November 1st, 2017 at 9:56 am
Very nice, cute post. Regretfully I am Holloween-“handicaped”. It is (in my view, if anybody cares of my views), too silly to be an adult and dress like a rabbit…..and so on. Your post went to my heart…it is serious enough and has the right proprtion of humor and fun. That why I am your happy subscriber.
Mike Pope
November 1st, 2017 at 10:18 am
I’m always in a good mood on November 1 so not ranting! But increasingly I realize that the Memorial is not really a Memorial but a public art installation and the public will do with it what they will. Perhaps the other Memorial–at Proctor’s Ledge–will serve as the place of reflection that I know many descendants of 1692 victims want’.
November 1st, 2017 at 5:50 pm
I tried to get into Salem this month (to see the Yin Yu Tang house for a project) and did not succeed (parking was quite a challenge).
November 1st, 2017 at 7:35 pm
Hey Brendan! Come now–it’s lovely.
November 9th, 2017 at 12:11 pm
That is my plan. I want to get there before the Kirk Hammett Poster Collection exhibit ends.
November 1st, 2017 at 8:19 pm
Why in the world was the Salem Witch Trial Memorial design approved to include bench-like cenotaphs if sitting on them is disrespectful? I keep hearing this gripe every year. Visitors have no clue that the benches weren’t meant to be sat upon since they are so obviously derriere friendly. Thinking a redesign of the memorial is in order so it doesn’t welcome unintentional disrespect.
November 1st, 2017 at 10:25 pm
Well, I can’t disagree with you entirely, Pearl: I was discussing this with a colleague today who said much the same thing. I don’t think all visitors are being intentionally disrespectful, though some are.
November 2nd, 2017 at 9:20 pm
True enough Donna, some folks are insufferably uncouth.
November 3rd, 2017 at 8:27 am
I wrote this recently to a friend in CO who had asked me about what Salem has become: “Salem is like an old prostitute who sold herself cheap for easy money, when she could have done something more with her life, back before it was too late.”
November 3rd, 2017 at 8:55 am
Oh Tom, that’s a bit harsh: I’m more like—“a fourth-generation aristocrat whose family money has run out and refuses to really work for a living so he/she sells herself cheap for easy money……”
November 3rd, 2017 at 10:56 am
I certainly see your point, Donna. Your analogy is also a valid one. I’m tending to see more of the garishness of the Halloween thing in town and all that goes with it. My view is that Salem has so much more to offer than that.
November 3rd, 2017 at 11:03 am
Me too! The saddest part about it all—even more offensive than the garishness–is the completely inability to have a public dialogue about it. If you criticize Haunted Happenings in Salem, you are branded either a 1) snob or 2) one who is indifferent to people’s livelihoods!
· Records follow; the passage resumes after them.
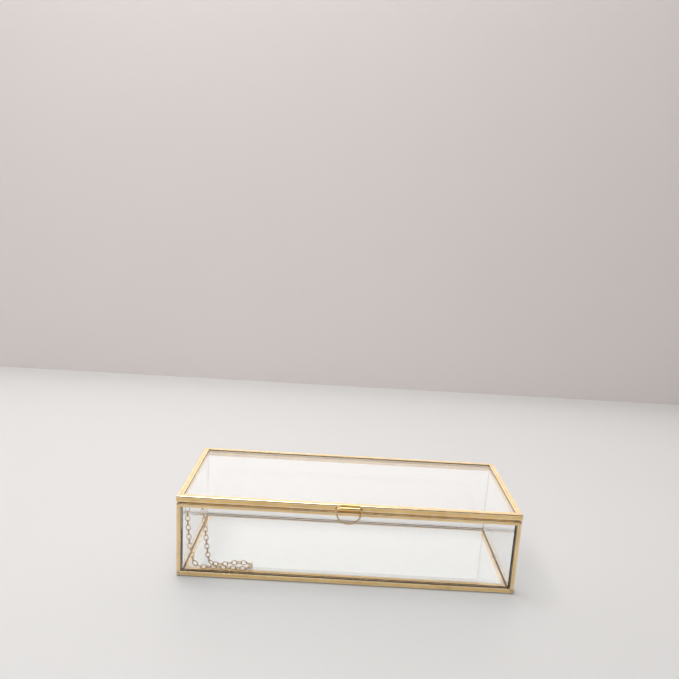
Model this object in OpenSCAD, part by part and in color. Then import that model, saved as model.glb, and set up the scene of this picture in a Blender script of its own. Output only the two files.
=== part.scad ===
// Clear glass jewelry box with brass edging, a hinged glass lid, a ring pull and a lid stay chain.
// Millimetres. +X to the right, +Y to the back, +Z up. The origin is the middle of the underside.

/* [Box] */
// Outside width of the closed box
box_w = 200; // [150:1:300]
// Outside depth of the closed box
box_d = 100; // [80:1:200]
// Outside height with the lid closed
box_h = 50; // [40:1:90]

/* [Glass] */
// Thickness of every pane
glass_t = 3; // [2:0.1:4]
// Width of the clear bond between the side panes and the back pane
bond_t = 0.2; // [0.1:0.05:0.5]

/* [Brass edging] */
// Thickness of the brass sheet
sheet_t = 0.4; // [0.3:0.05:0.6]
// Face width of the front posts and of the rails round the rim
rim_face = 2.4; // [1.8:0.1:4]
// Height of the rails round the base
base_face = 3.1; // [2:0.1:5]
// Width of the flanges that the base pane lies on, from the box's sides and back
base_flange_w = 6; // [4.5:0.1:9]
// Width of the ledge behind the front channel, under the base pane's front edge
front_ledge_w = 6; // [2:0.1:8]
// Width of the lid's edging, seen from above
lid_rail_w = 3.5; // [2.5:0.1:5]
// Gap between the lid and the rim
lid_gap = 0.4; // [0.35:0.05:0.8]

/* [Hinge] */
// Diameter of the hinge rod
rod_d = 1.4; // [1:0.1:2]
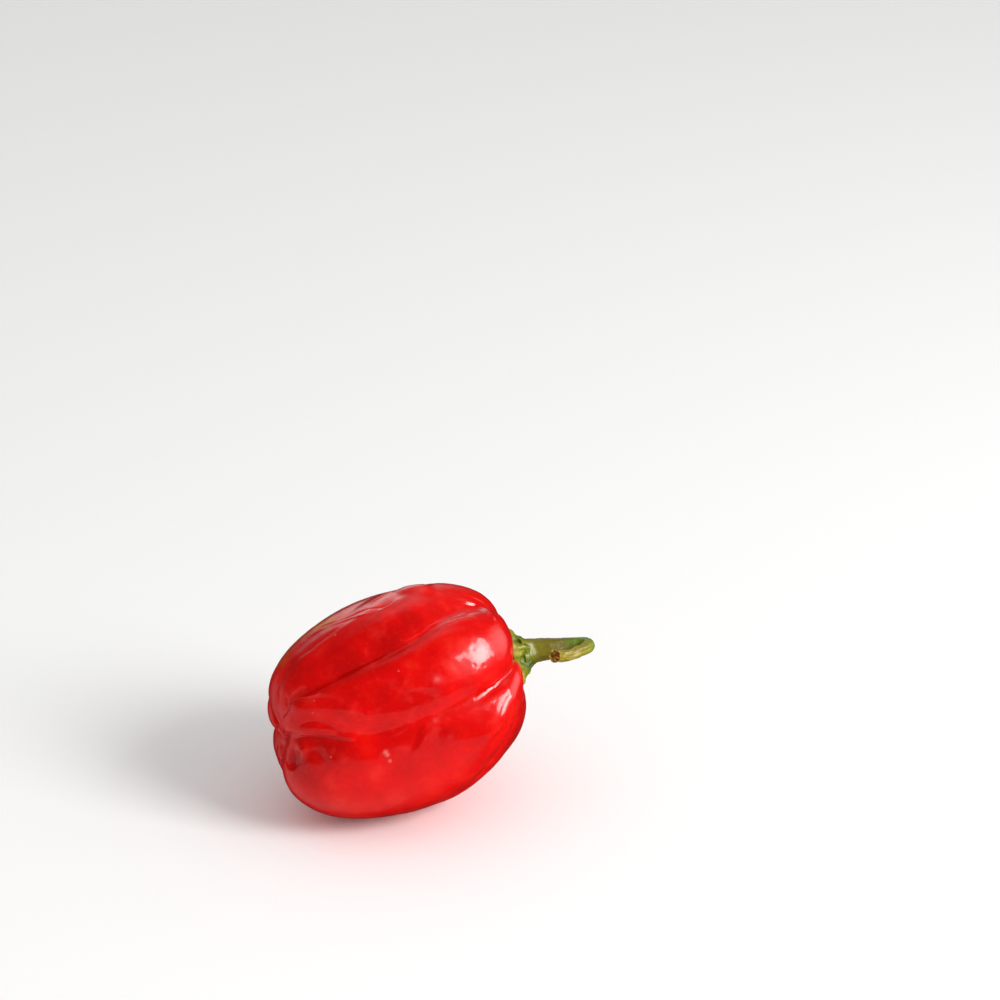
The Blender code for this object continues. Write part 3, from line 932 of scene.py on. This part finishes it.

If you point out all the other great things Salem has to offer, you get the cynical reply: “they come for the witches”.
November 4th, 2017 at 5:19 pm
I’d never visit Salem during October or on Hallowe’en, but for when I do go during a quieter time of year, help me be respectful – those do just look like cool benches to me – are they engraved, or is there any indication that they are memorials, not convenient places to park myself?
November 4th, 2017 at 7:09 pm
Well, as you can see from these comments, Morag, there are differing opinions! The benches have the name and death dates on them, and people often place flowers and coins and notes on them, but then some people sit on them too! To me they look like memorials which I would never sit on, but other people see them otherwise.
November 4th, 2017 at 7:17 pm
The big question would be what the designers intended. Do you know what they meant them to be Donna?
November 4th, 2017 at 7:26 pm
I don’t; I think I should find out!
November 4th, 2017 at 7:38 pm
Everything I read calls them benches. Trying to dig up some write-ups from 1992 about the inception of the memorial. Wondering if you think that sitting on any memorial bench is disrespectful. I see them often placed where there are sweeping views. Perhaps they meant for us to sit on the ground besides the bench at theses places? Are memorial benches in general just for show and not meant to be sat on? I’m very curious about the etiquette of memorial benches now.
http://www.salemweb.com/memorial/memorial.php
November 4th, 2017 at 8:42 pm
I found the official visitor guidelines for the Salem Witch Trials Memorial.
http://salemaward.org/swtm/about-memorial/
According to the Salem Award Foundation for Social Injustice, who in conjunction with the City of Salem and the Peabody Essex Museum provide oversight and maintenance of the Memorial, the granite benches were put there for people to sit and have quiet contemplation of the lessons we learned about the witch trials.
https://www.pinterest.com/pin/549157748304923758/
November 5th, 2017 at 4:56 am
Thanks, Pearl. I don’t know if quiet contemplation is achieved in October, but perhaps at other times!